■ WORK TO BE COMPLETED
Copy each entry as it stands, leaving nothing out.

■ RECORDS PROVIDED

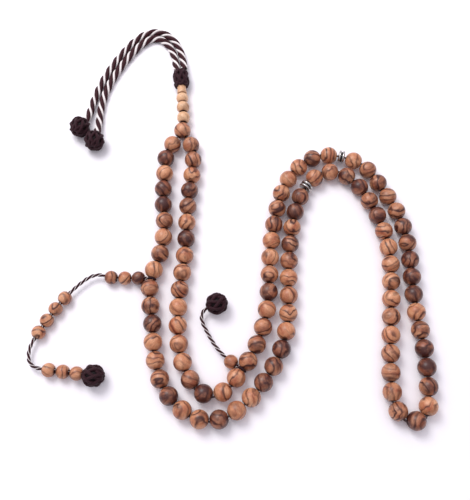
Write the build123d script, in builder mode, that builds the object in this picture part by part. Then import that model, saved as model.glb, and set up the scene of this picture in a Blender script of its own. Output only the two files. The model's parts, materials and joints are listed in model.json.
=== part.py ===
from build123d import *
import math
import os

# A string of one hundred wooden prayer beads lying on a table: one thread runs through three
# counted lengths of beads with a metal divider between them, both its ends pass up through a
# crown bead and a short neck into a bound knot, and two twisted tassel ropes leave that knot.
# Two shorter cords tied to the thread carry small sliding counter beads.
# Millimetres, +Z up, the table is at Z = 0, and the tassel lies towards +Y.

os.makedirs("parts", exist_ok=True)

# Driving dimensions
BEAD_DIAMETER = 8.0
BEAD_BORE = 2.0
BEAD_PITCH = 8.05
SMALL_BEAD_DIAMETER = 6.0
SMALL_BEAD_BORE = 2.3
SMALL_BEAD_PITCH = 6.1
BORE_CHAMFER = 0.2
CLEARANCE = 0.1

THREAD_DIAMETER = 0.9
THREAD_PAIR_SPACING = 1.1
THREAD_BEND_RADIUS = 1.2
THREAD_SHARP_TURN = 35.0
TURNING_ROUNDS = 6
CROTCH_HEIGHT = 1.0
NECK_BORE = 2.8
CROWN_SIDE_BORE = 2.4

DIVIDER_DIAMETER = 6.0
DIVIDER_THICKNESS = 2.2
DIVIDER_GROOVE_DEPTH = 0.7
DIVIDER_GROOVE_WIDTH = 0.6
DIVIDER_TO_BEAD = 6.0

COUNTER_CORD_DIAMETER = 1.6
COUNTER_KNOT_DIAMETER = 9.6
TIE_GAP = 0.6
TIE_WIDTH = 0.8
TIE_INNER_RADIUS = 1.15
TIE_OUTER_RADIUS = 2.1

ROPE_DIAMETER = 3.5
ROPE_KNOT_DIAMETER = 10.0
KNOT_SOCKET_FLOOR = 2.0

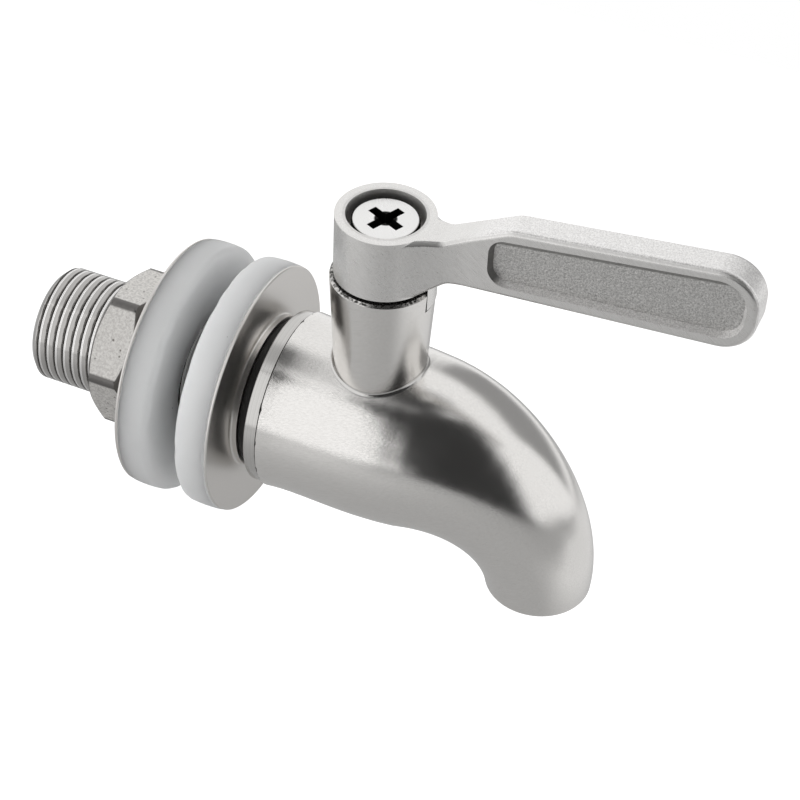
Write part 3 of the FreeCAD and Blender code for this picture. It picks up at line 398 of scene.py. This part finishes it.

■ FULL RESPONSE
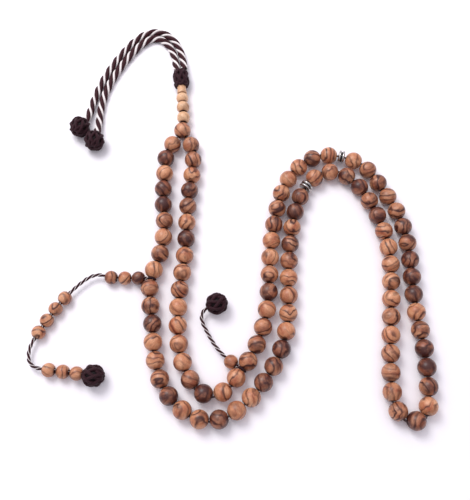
Write the build123d script, in builder mode, that builds the object in this picture part by part. Then import that model, saved as model.glb, and set up the scene of this picture in a Blender script of its own. Output only the two files. The model's parts, materials and joints are listed in model.json.
=== part.py ===
from build123d import *
import math
import os

# A string of one hundred wooden prayer beads lying on a table: one thread runs through three
# counted lengths of beads with a metal divider between them, both its ends pass up through a
# crown bead and a short neck into a bound knot, and two twisted tassel ropes leave that knot.
# Two shorter cords tied to the thread carry small sliding counter beads.
# Millimetres, +Z up, the table is at Z = 0, and the tassel lies towards +Y.

os.makedirs("parts", exist_ok=True)

# Driving dimensions
BEAD_DIAMETER = 8.0
BEAD_BORE = 2.0
BEAD_PITCH = 8.05
SMALL_BEAD_DIAMETER = 6.0
SMALL_BEAD_BORE = 2.3
SMALL_BEAD_PITCH = 6.1
BORE_CHAMFER = 0.2
CLEARANCE = 0.1

THREAD_DIAMETER = 0.9
THREAD_PAIR_SPACING = 1.1
THREAD_BEND_RADIUS = 1.2
THREAD_SHARP_TURN = 35.0
TURNING_ROUNDS = 6
CROTCH_HEIGHT = 1.0
NECK_BORE = 2.8
CROWN_SIDE_BORE = 2.4

DIVIDER_DIAMETER = 6.0
DIVIDER_THICKNESS = 2.2
DIVIDER_GROOVE_DEPTH = 0.7
DIVIDER_GROOVE_WIDTH = 0.6
DIVIDER_TO_BEAD = 6.0

COUNTER_CORD_DIAMETER = 1.6
COUNTER_KNOT_DIAMETER = 9.6
TIE_GAP = 0.6
TIE_WIDTH = 0.8
TIE_INNER_RADIUS = 1.15
TIE_OUTER_RADIUS = 2.1

ROPE_DIAMETER = 3.5
ROPE_KNOT_DIAMETER = 10.0
KNOT_SOCKET_FLOOR = 2.0

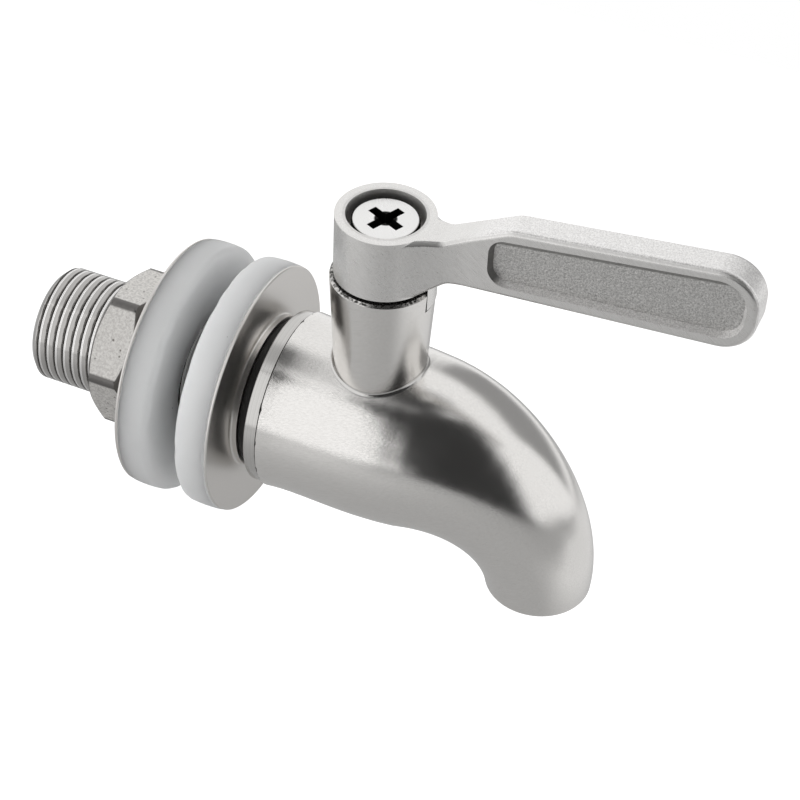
Write part 3 of the FreeCAD and Blender code for this picture. It picks up at line 398 of scene.py. This part finishes it.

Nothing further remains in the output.